A survey in, say, New York would never show 25 per cent of people thinking that gays were mad or abnormal. But that is because people there know it is politically incorrect to hold such a view, and expressing it would expose them to ridicule; what it does not mean is that some people do not secretly believe it.

In Hong Kong political correctness does not have such a hold, so answers are, arguably, more honest. None of this makes the views of those one in four respondents valid or acceptable. But it does suggest caution before concluding that the level of prejudice here is really more extreme than in supposedly more enlightened places. particularly in the West.

What is quite apparent from the survey, however, is that most young people believe, in the main, that gays are to be tolerated so long as they keep their sexuality under wraps.

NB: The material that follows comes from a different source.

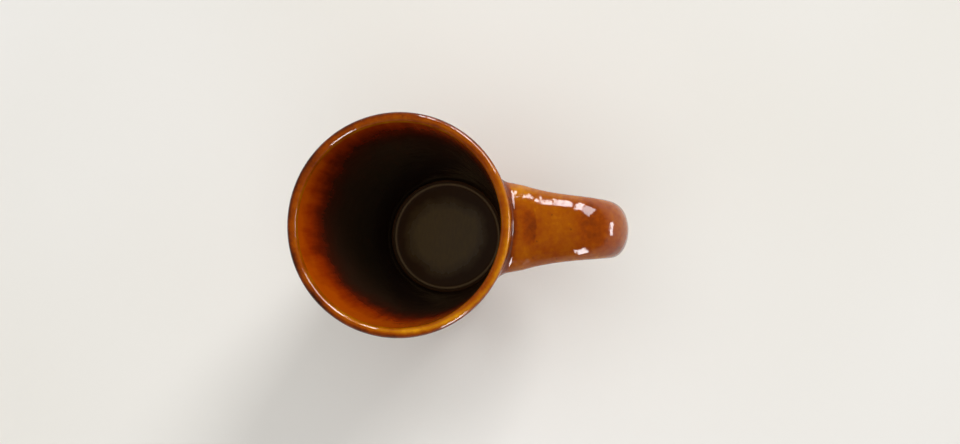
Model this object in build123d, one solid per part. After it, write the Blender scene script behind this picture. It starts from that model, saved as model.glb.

The answer to this, as with other prejudices revealed in the survey, is not to condemn it as ignorant, nor simply to brand it as unacceptable. That is the road towards political correctness, which does not enlighten, but merely establishes fashionable and superficial beliefs.

What is necessary is to tackle the problem in a wider context. And for doing just that the Home Affairs Bureau's anti-discrimination campaign, which is launching two books to tackle sex discrimination and racial prejudice, is to be praised. These two publications, aimed at schools, do not preach, but instead encourage children to empathise with the victims of stereotyping and consider its consequences.

Judging by the results of the survey on gays, a third title may well be overdue.